Tanta cautela tem origem na controversa história do dirigente. Vizer deixou a Romênia em 1988. Sua família fugiu do regime do ditador Nicolau Ceausescu e mudou para a Áustria. Morou em Viena até o fim do regime comunista, quando voltou para o Leste Europeu. O destino foi Budapeste, na Hungria.

No novo país, os negócios floresceram, e muito. Rapidamente, se tornou um dos homens mais ricos da Europa. Virou amante de charutos. Anda sempre com um gigante romeno, com cara de segurança. Vlad Marinescu é seu assessor particular.

De volta a Vizer, o empresário de sucesso acabou se envolvendo com o futebol. Torcedor do Real Madrid, era ligado ao clube durante a gestão de Vicente Calderon. Ele, inclusive, tem uma parceria com o clube merengue, em escolinhas de futebol. Hoje, lista uma série de clubes com que "colabora", como West Ham, Juventus, Nantes.

Em seu país, é um dos sócios do Dínamo de Bucareste. No ano passado, trouxe, por exemplo, o italiano Dario Bonetti para comandar o time – o técnico deixou o cargo no ano passado, para que o romeno Cornel Talnar assumisse.

A lista de amigos famosos é longa. O ex-jogador de futebol George Hagi é um deles. Assim como o ex-presidente russo, Wladimir Putin, que, nas palavras de Vizer em uma entrevista de 2006, “poderia ter sido campeão mundial”. Outro famoso é Lothar Matthaus, que, recentemente, foi nomeado membro honorário da FIJ. A mulher, Irina Nicolae, é atriz e foi cantora, do grupo A.S.I.A., que fez sucesso na Romênia.

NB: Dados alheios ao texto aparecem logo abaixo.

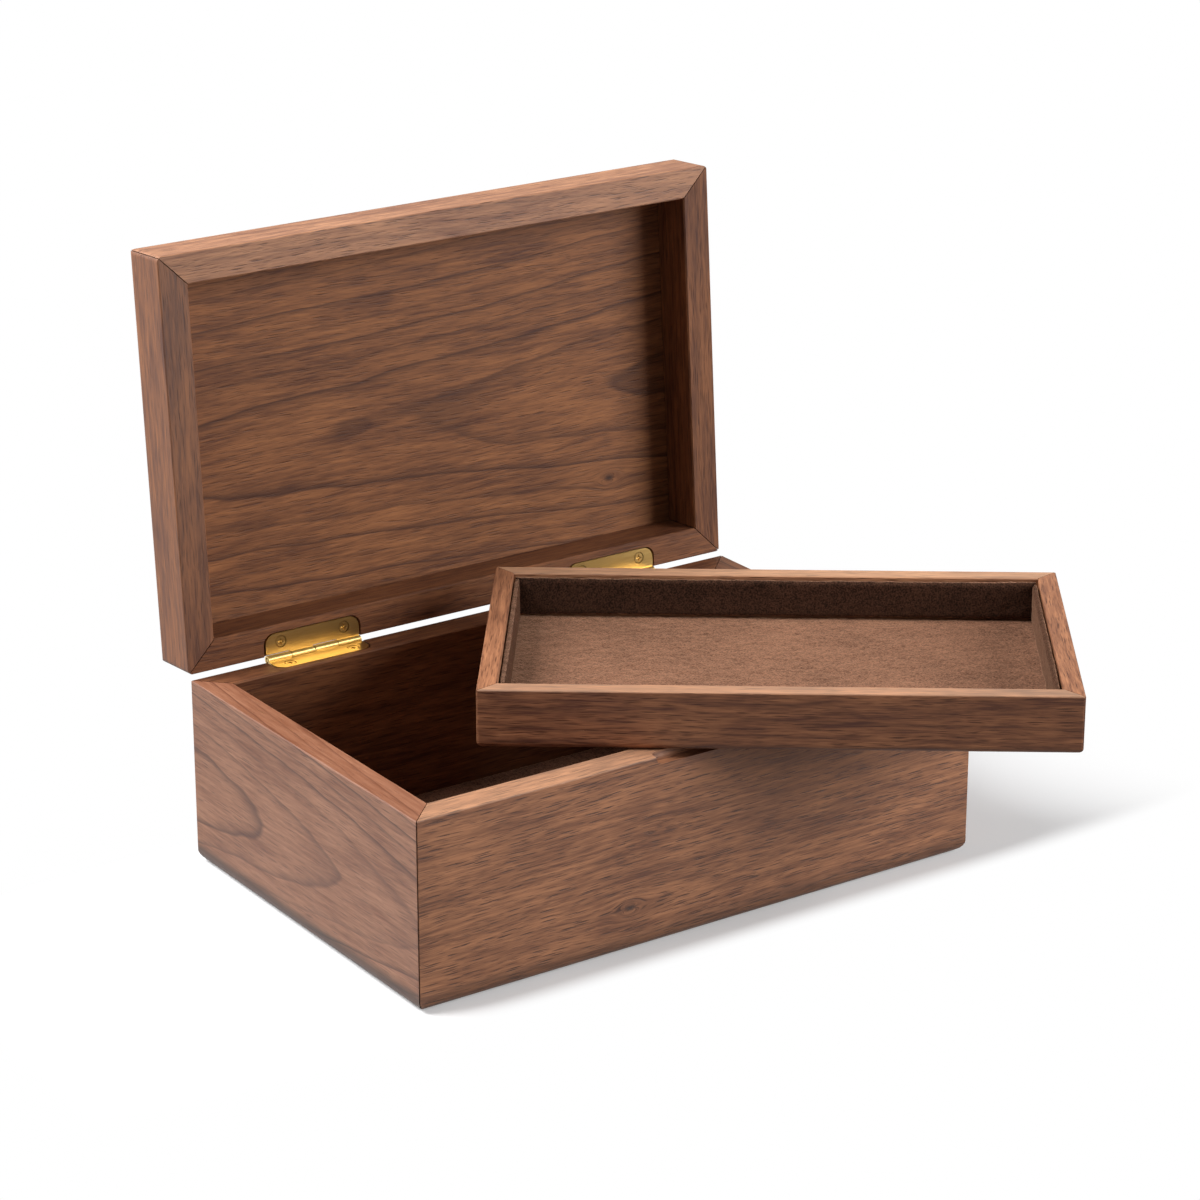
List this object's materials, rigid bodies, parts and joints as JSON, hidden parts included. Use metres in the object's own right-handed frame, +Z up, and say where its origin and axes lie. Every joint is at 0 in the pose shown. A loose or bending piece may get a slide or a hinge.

A reserva que apresenta com a vida pessoal não se repete quando fala da FIJ. Vizer fala com desenvoltura, em um inglês rápido, mas com forte sotaque do Leste Europeu, sobre seu plano para aumentar a visibilidade do esporte. O som do discurso é entusiasmado. Mas o rosto não demonstra nenhum tipo de animação. O olhar é frio, sem demonstrar nenhum tipo de emoção.

Ele comanda o judô mundial desde 2007 – foi eleito no Rio de Janeiro, pouco antes do Mundial. Nesse período, mudou regras, calendário, rankings, estratégia de marketing da modalidade. Tudo para vender esse lado “profissional” do judô.

“Desde que assumi, me comprometi a fazer três grandes mudanças. No calendário, com os Mundiais e os Grand Slams e as Copas do Mundo. No marketing, para que o judô virasse um produto atraente. E nas regras, para que o judô voltasse a ser um esporte bonito. Em 2013, vamos mostrar ao mundo a nova imagem do judô”, afirma o romeno.